Task brief -
Repeat the records below exactly as they appear.

══ Stored rows

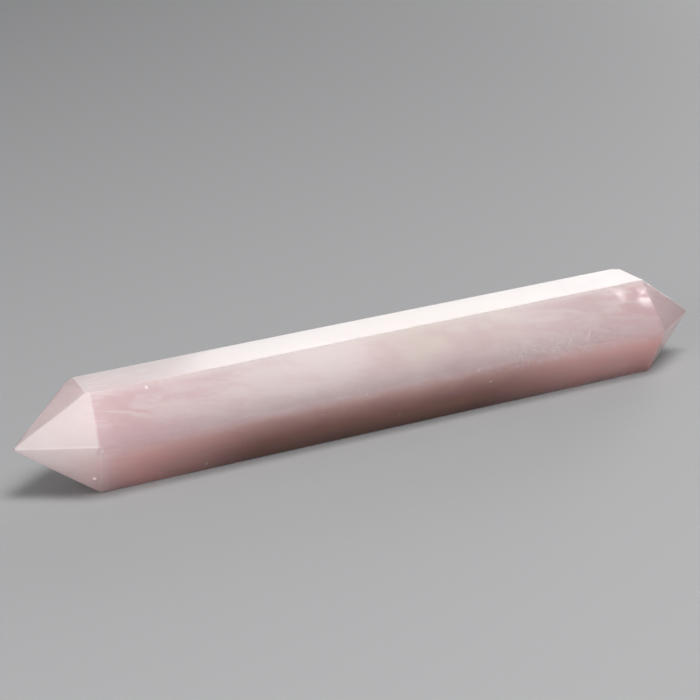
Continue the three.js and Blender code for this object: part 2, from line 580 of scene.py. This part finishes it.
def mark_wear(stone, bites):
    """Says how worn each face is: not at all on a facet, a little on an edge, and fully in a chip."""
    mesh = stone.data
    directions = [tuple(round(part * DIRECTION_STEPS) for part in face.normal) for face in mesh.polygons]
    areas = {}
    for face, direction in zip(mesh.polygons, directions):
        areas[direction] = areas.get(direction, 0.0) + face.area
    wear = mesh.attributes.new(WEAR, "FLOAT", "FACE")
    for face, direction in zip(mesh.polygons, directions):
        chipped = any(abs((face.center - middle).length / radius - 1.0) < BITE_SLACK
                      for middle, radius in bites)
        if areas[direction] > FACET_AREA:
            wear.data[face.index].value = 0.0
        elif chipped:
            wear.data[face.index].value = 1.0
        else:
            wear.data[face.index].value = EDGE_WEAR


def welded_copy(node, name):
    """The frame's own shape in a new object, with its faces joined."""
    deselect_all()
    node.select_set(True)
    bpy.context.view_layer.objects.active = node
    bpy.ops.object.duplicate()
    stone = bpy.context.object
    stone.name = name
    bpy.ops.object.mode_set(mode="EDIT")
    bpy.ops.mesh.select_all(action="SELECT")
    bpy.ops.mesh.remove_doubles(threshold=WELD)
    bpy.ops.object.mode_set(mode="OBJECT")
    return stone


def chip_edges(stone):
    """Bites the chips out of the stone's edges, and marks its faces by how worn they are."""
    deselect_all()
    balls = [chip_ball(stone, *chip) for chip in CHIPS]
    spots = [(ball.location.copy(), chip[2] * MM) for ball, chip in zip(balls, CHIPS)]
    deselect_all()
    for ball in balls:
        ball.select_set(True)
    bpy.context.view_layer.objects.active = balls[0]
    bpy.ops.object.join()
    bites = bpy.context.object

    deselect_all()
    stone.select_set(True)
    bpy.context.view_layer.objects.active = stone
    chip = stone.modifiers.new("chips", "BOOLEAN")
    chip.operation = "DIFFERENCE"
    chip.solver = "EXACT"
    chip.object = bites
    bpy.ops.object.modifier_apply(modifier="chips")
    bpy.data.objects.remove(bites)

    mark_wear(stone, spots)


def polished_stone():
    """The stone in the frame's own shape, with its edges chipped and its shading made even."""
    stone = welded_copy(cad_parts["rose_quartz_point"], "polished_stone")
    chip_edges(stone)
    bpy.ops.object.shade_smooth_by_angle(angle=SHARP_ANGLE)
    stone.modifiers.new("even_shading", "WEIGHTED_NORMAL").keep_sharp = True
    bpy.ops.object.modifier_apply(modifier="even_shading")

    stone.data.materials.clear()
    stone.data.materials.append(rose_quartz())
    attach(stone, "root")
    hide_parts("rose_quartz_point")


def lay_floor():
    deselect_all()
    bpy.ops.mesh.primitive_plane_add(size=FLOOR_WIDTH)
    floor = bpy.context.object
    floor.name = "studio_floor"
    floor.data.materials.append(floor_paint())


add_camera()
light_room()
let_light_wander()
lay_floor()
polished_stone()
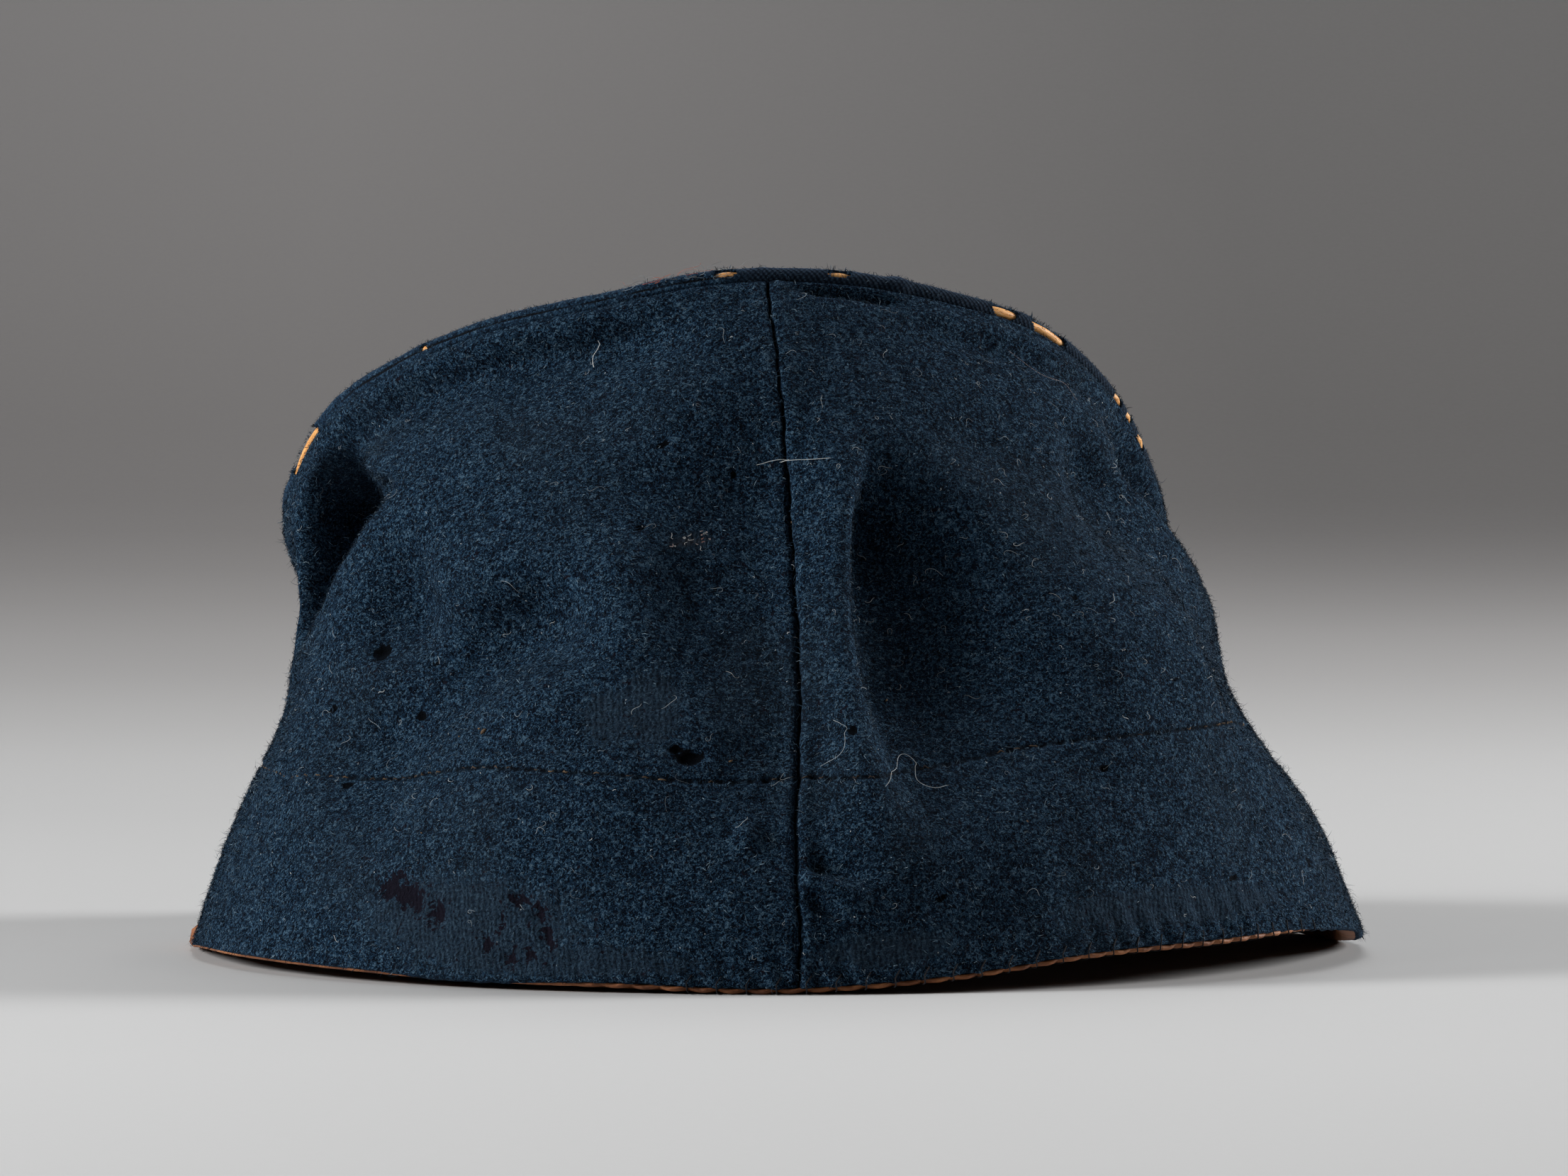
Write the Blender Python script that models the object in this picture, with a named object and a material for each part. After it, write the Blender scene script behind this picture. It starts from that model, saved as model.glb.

════

Answer in full -
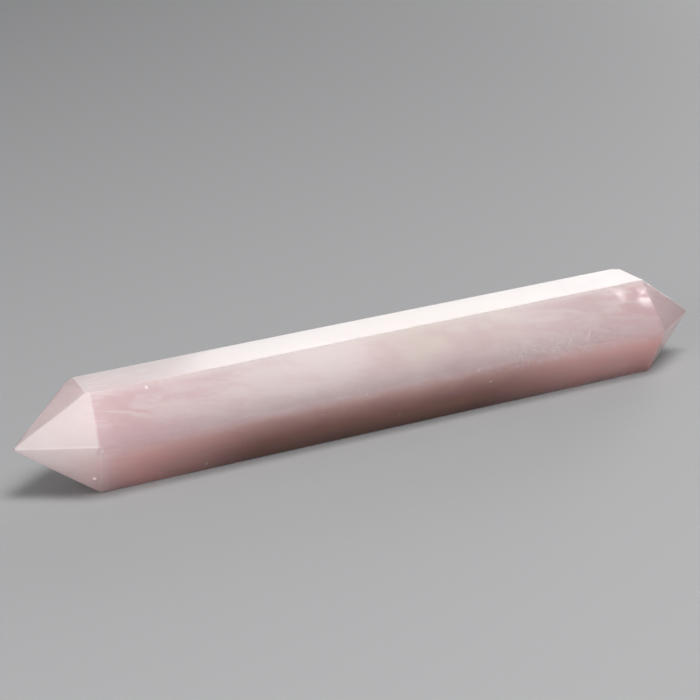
Continue the three.js and Blender code for this object: part 2, from line 580 of scene.py. This part finishes it.
def mark_wear(stone, bites):
    """Says how worn each face is: not at all on a facet, a little on an edge, and fully in a chip."""
    mesh = stone.data
    directions = [tuple(round(part * DIRECTION_STEPS) for part in face.normal) for face in mesh.polygons]
    areas = {}
    for face, direction in zip(mesh.polygons, directions):
        areas[direction] = areas.get(direction, 0.0) + face.area
    wear = mesh.attributes.new(WEAR, "FLOAT", "FACE")
    for face, direction in zip(mesh.polygons, directions):
        chipped = any(abs((face.center - middle).length / radius - 1.0) < BITE_SLACK
                      for middle, radius in bites)
        if areas[direction] > FACET_AREA:
            wear.data[face.index].value = 0.0
        elif chipped:
            wear.data[face.index].value = 1.0
        else:
            wear.data[face.index].value = EDGE_WEAR


def welded_copy(node, name):
    """The frame's own shape in a new object, with its faces joined."""
    deselect_all()
    node.select_set(True)
    bpy.context.view_layer.objects.active = node
    bpy.ops.object.duplicate()
    stone = bpy.context.object
    stone.name = name
    bpy.ops.object.mode_set(mode="EDIT")
    bpy.ops.mesh.select_all(action="SELECT")
    bpy.ops.mesh.remove_doubles(threshold=WELD)
    bpy.ops.object.mode_set(mode="OBJECT")
    return stone


def chip_edges(stone):
    """Bites the chips out of the stone's edges, and marks its faces by how worn they are."""
    deselect_all()
    balls = [chip_ball(stone, *chip) for chip in CHIPS]
    spots = [(ball.location.copy(), chip[2] * MM) for ball, chip in zip(balls, CHIPS)]
    deselect_all()
    for ball in balls:
        ball.select_set(True)
    bpy.context.view_layer.objects.active = balls[0]
    bpy.ops.object.join()
    bites = bpy.context.object

    deselect_all()
    stone.select_set(True)
    bpy.context.view_layer.objects.active = stone
    chip = stone.modifiers.new("chips", "BOOLEAN")
    chip.operation = "DIFFERENCE"
    chip.solver = "EXACT"
    chip.object = bites
    bpy.ops.object.modifier_apply(modifier="chips")
    bpy.data.objects.remove(bites)

    mark_wear(stone, spots)


def polished_stone():
    """The stone in the frame's own shape, with its edges chipped and its shading made even."""
    stone = welded_copy(cad_parts["rose_quartz_point"], "polished_stone")
    chip_edges(stone)
    bpy.ops.object.shade_smooth_by_angle(angle=SHARP_ANGLE)
    stone.modifiers.new("even_shading", "WEIGHTED_NORMAL").keep_sharp = True
    bpy.ops.object.modifier_apply(modifier="even_shading")

    stone.data.materials.clear()
    stone.data.materials.append(rose_quartz())
    attach(stone, "root")
    hide_parts("rose_quartz_point")


def lay_floor():
    deselect_all()
    bpy.ops.mesh.primitive_plane_add(size=FLOOR_WIDTH)
    floor = bpy.context.object
    floor.name = "studio_floor"
    floor.data.materials.append(floor_paint())


add_camera()
light_room()
let_light_wander()
lay_floor()
polished_stone()
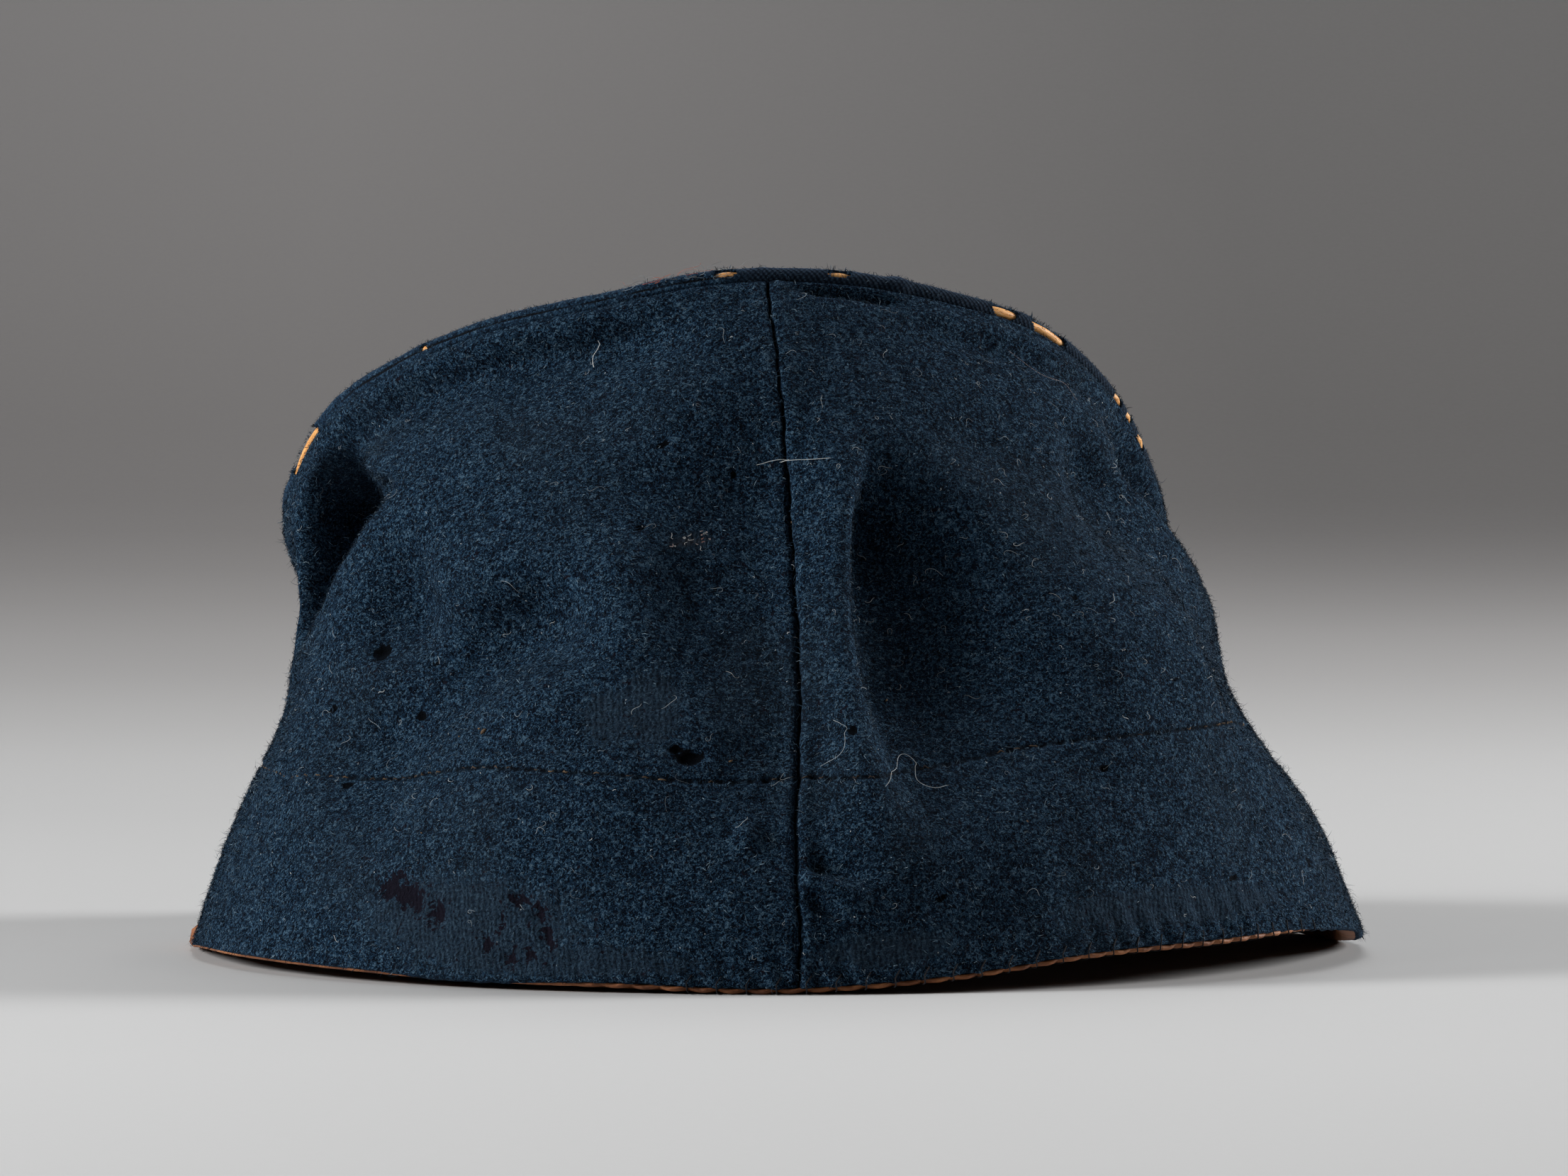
Write the Blender Python script that models the object in this picture, with a named object and a material for each part. After it, write the Blender scene script behind this picture. It starts from that model, saved as model.glb.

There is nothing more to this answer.